12.10.2017

Spindelförmige Galaxien

Verschmelzung zweier Spiralgalaxien führt zu schlanken Systemen, die sich um ihre Längs­achse drehen.

Wenn die meisten Menschen an Galaxien denken, dürften sie sich maje­stä­tische Spiral­galaxien ähn­lich unserer Milch­straße vor­stellen: Milli­arden von Sternen, die sich in einer flachen Scheibe drehen, ähnlich wie ein Rad sich um seine Achse dreht. Aber es gibt noch eine ganz andere Art von Galaxien­rotation, die man bis­lang für sehr selten hielt: zigarren­förmige Galaxien, die sich wie kosmische Spindeln um ihre Längs­achse drehen.

Abb.: Kosmische Spindel: Diese elliptische Galaxie ist zigarren­förmig, und ähn­lich wie bei einer Spindel rotiert sie im Mittel um ihre Längs­achse. Das Hinter­grund­bild ist ein Schnapp­schuss einer Simu­la­tion von A. Tsatsi und ihren Kollegen. (Bild: J. Chang, PMO / T. Müller, HdA)

Jetzt hat eine Gruppe von Astronomen unter der Leitung von Athanasia Tsatsi vom MPI für Astro­nomie eine gründ­liche Studie solcher kosmischen Spindeln abge­schlossen. Anhand von Daten aus der CALIFA-Durch­musterung, einer systema­tischen Studie, welche die Geschwin­dig­keits­struktur von mehr als sechs­hundert Galaxien unter­suchte, ent­deckten die Astro­nomen acht bis dahin unbe­kannte kosmische Spindeln. Die Anzahl der bekannten Beispiele ver­doppelte sich dadurch fast. Kosmische Spindeln sind also wesent­lich häufiger als bis­lang ange­nommen.

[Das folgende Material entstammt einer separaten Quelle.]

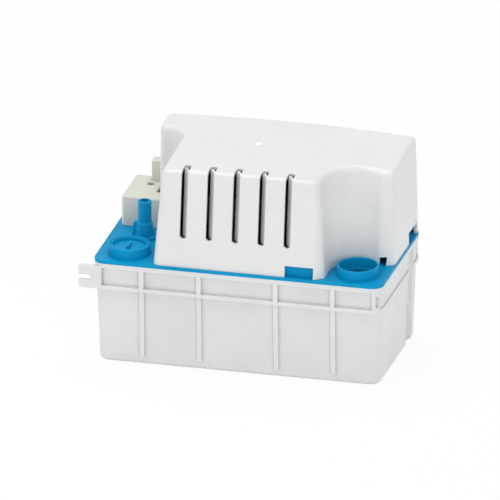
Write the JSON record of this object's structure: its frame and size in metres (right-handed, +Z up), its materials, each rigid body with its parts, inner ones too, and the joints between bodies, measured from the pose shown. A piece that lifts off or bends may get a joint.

Die genauen Daten ermöglichten es den Astronomen, eine plausible Erklärung für die Ent­stehung dieser kosmischen Spindeln vor­zu­schlagen. Im Allge­meinen wachsen Galaxien, wenn sie mit anderen Galaxien ver­schmelzen. Eine Reihe von Ver­schmel­zungen mit kleineren Galaxien haben unsere eigene Milch­straße über Milli­arden Jahre hin­weg zu einer statt­lichen Sternen­scheibe gemacht. Um eine kosmische Spindel zu erzeugen, müssen zwei große Scheiben­galaxien recht­winklig auf­ein­ander prallen. Während die Galaxien über Gravi­ta­tion­sanzie­hung zu inter­agieren beginnen, bildet eine von ihnen einen Balken: eine lang­ge­streckte Struktur in der Nähe des Zentrums. Dieser Balken wird zur zigarren­artigen Form der resul­tie­renden größeren Galaxie, während die um­lau­fenden Sterne der zweiten Galaxie der ent­ste­henden Galaxie ihren Dreh­sinn auf­prägen.

Dieses Entstehungsszenario könnte den ungewöhnlichen, aber nicht allzu seltenen Galaxien­typ der kosmischen Spindeln erklären. Nachdem das Forscher­team alle Infor­ma­tionen aus den CALIFA-Daten genutzt hat, sind nun wieder die beob­ach­tenden Astro­nomen am Zug: Aus den Ver­schmel­zungs-Simu­la­tionen ergeben sich noch weitere Vor­her­sagen für die detail­lierten Eigen­schaften der kosmischen Spindeln. Diese lassen sich anhand der aktu­ellen Beob­ach­tungen nicht über­prüfen, sollten aber mit Instru­menten wie dem „Multi Unit Spectral Explorer“ am Very Large Tele­scope der ESO nach­weis­bar sein.